Specialization lets you charge 30-50% premiums because you're solving specific problems, not just providing wheels.
4. Lock in Recurring Revenue (Month 2-3)
Chase corporate retainers like your business depends on it—because it does. Offer companies monthly packages: 20 rides for $1,800, 50 rides for $4,000. They get predictable costs and priority booking. You get guaranteed revenue and easier scheduling.
Target companies with 25-100 employees. They're big enough to need regular transport but small enough to make decisions quickly.
5. Track Real Numbers Weekly (Ongoing)
Every Monday, review these five metrics: profit per ride type, driver utilization rate, booking lead time, client retention rate, and cost per acquisition. If you can't pull these numbers in under 10 minutes, your tracking system is broken.
Stop the Bleeding Before It Starts
Set aside $5,000 as an emergency vehicle fund before you launch. Not maybe. Not "we'll figure it out." Actually set it aside. When that transmission fails—and it will—you can't afford three weeks without your primary vehicle.

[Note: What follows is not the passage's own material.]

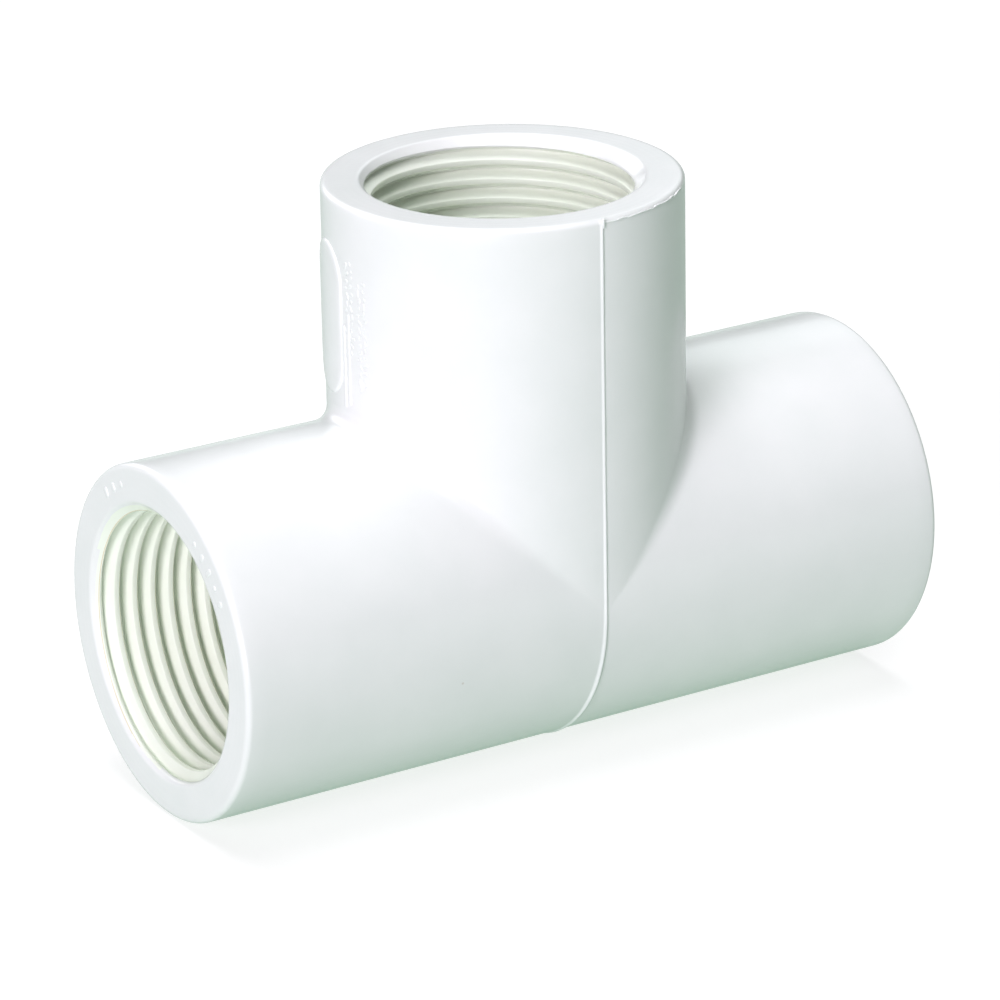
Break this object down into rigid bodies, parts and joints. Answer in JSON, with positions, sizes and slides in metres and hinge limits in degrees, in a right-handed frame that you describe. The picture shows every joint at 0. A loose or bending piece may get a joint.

Interview 15 potential drivers before hiring your first three. Yes, fifteen. You're looking for the rare combination of clean record, reliable vehicle, actual customer service skills, and availability that matches your needs. They exist, but you'll wade through plenty of "I'm really flexible" people who ghost after two weeks.
Start with one vehicle type. Mixing sedans, SUVs, and luxury vans means triple the maintenance headaches, insurance complexity, and driver training. Master one category first, then expand after month six.
The chauffeur services that survive past year two aren't lucky—they're systematic. They automate the boring stuff, treat drivers like assets instead of expenses, and focus on profit per ride instead of ride volume. Your competition is still using WhatsApp and wondering why they're exhausted. That's your advantage.